I have a reminder of this on my finger – a ring with a man-made alexandrite, which shifts from pink to green. Pink by daylight, green by certain kinds of artificial light. An amusing time-waster, if one is feeling momentarily bored. The colour shifts according to different lighting conditions that Jungerius illustrates in her show are seldom quite as drastic as this, but they are easily perceptible none the less.
Last, but not least, there is one’s own subjectivity, partly perhaps a matter of things that are purely physical: how one’s eyesight works. But also in large part, I suspect, psychological – the result of one’s emotional, inbuilt reactions to the colour or combination of colours concerned. These may be the result of happenstance – of experiences that are purely personal. Or they may be culturally formed and controlled.

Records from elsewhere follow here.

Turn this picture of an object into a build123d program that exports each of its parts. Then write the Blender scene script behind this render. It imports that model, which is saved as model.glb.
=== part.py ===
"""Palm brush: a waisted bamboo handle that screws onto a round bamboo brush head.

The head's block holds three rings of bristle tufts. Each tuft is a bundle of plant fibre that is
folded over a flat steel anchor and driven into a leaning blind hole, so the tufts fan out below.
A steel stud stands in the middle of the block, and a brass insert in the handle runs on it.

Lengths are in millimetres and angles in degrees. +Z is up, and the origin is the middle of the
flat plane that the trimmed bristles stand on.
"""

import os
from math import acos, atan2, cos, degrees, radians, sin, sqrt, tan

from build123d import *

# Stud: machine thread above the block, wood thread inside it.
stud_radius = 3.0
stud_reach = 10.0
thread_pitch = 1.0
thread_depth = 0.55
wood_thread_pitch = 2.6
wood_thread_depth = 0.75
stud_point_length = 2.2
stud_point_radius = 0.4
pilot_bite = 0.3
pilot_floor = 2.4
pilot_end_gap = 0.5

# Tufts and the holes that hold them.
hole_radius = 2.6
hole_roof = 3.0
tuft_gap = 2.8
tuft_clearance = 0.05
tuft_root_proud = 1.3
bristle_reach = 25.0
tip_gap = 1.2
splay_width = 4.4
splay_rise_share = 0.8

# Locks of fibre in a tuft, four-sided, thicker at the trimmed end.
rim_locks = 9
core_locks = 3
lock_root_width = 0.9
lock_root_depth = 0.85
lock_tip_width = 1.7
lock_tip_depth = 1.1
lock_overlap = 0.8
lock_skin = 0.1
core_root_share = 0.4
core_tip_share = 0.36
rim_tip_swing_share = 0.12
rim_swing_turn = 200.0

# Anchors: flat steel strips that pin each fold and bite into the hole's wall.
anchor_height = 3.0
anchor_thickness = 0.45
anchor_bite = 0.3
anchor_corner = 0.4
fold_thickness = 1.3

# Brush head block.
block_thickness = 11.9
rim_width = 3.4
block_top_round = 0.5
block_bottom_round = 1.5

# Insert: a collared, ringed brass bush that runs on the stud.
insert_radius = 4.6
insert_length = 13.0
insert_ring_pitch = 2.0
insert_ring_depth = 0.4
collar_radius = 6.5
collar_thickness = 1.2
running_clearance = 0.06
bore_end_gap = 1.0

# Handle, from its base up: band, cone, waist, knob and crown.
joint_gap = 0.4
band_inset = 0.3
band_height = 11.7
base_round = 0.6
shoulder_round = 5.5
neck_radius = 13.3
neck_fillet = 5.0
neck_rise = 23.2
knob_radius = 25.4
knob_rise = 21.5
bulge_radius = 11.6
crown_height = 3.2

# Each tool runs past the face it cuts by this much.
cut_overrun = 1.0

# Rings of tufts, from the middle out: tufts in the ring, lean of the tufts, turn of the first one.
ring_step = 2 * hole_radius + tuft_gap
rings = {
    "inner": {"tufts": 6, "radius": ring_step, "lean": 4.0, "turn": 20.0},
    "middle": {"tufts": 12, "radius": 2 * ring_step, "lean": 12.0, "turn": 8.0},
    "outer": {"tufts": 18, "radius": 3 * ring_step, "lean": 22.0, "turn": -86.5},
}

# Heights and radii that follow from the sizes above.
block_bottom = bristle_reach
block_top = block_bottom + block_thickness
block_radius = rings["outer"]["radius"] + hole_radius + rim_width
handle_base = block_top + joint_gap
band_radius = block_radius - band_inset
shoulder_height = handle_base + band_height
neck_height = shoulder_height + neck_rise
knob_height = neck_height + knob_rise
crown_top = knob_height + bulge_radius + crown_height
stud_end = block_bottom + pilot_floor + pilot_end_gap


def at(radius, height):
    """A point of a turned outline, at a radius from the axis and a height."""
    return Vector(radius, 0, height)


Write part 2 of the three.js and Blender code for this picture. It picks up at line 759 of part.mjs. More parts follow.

The colour green, for instance, has strongly positive associations in Islam. In the 12th century, it was the dynastic colour of the Shiite Fatimids, and there are several suras in the Quran that refer to it:
‘Reclining on green Cushions and Carpets of beauty.’ – Sura 55, verse 76
‘Upon them will be green garments of fine silk and heavy brocade, and they will be adorned with bracelets of silver, and their Lord will give them to drink of Water Pure and Holy.’ – Sura 76, verse 21
Which brings me back, perhaps, to the fact that Hella Jongerius is a fabric designer.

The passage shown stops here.